• _Objective_:
Send back all the data below, exactly as given.

• _Provided data_:
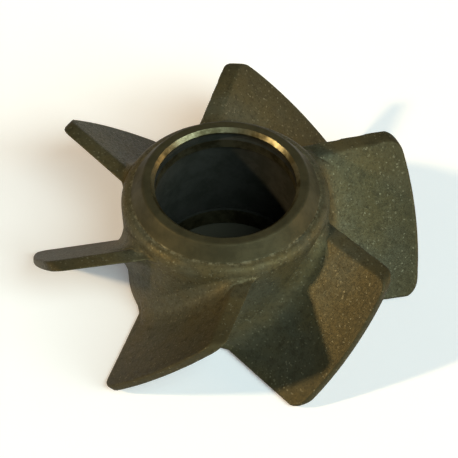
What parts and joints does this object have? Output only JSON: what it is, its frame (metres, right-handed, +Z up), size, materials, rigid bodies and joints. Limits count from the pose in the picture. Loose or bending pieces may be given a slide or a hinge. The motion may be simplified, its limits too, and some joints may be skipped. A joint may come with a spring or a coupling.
{
  "type": "pump impeller",
  "caption": "Axial-flow pump impeller cast in one piece: a collared hub with a turned through bore and flat pitched blades, cropped to one circle with rounded corners.",
  "frame": {"origin": "centre of the foot that the hub stands on", "axes": "+Z up the bore from the foot to the collared rim; the first blade points along +X"},
  "size_m": [0.11, 0.1072, 0.04],
  "materials": {
    "cast_bronze": "raw sand-cast bronze, dull dark olive brown, with the bore turned smooth"
  },
  "bodies": {
    "root": {"impeller": "cast_bronze"}
  },
  "joints": []
}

• _Correct response_:
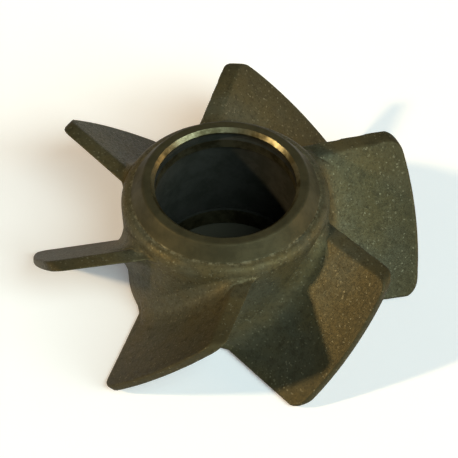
What parts and joints does this object have? Output only JSON: what it is, its frame (metres, right-handed, +Z up), size, materials, rigid bodies and joints. Limits count from the pose in the picture. Loose or bending pieces may be given a slide or a hinge. The motion may be simplified, its limits too, and some joints may be skipped. A joint may come with a spring or a coupling.
{
  "type": "pump impeller",
  "caption": "Axial-flow pump impeller cast in one piece: a collared hub with a turned through bore and flat pitched blades, cropped to one circle with rounded corners.",
  "frame": {"origin": "centre of the foot that the hub stands on", "axes": "+Z up the bore from the foot to the collared rim; the first blade points along +X"},
  "size_m": [0.11, 0.1072, 0.04],
  "materials": {
    "cast_bronze": "raw sand-cast bronze, dull dark olive brown, with the bore turned smooth"
  },
  "bodies": {
    "root": {"impeller": "cast_bronze"}
  },
  "joints": []
}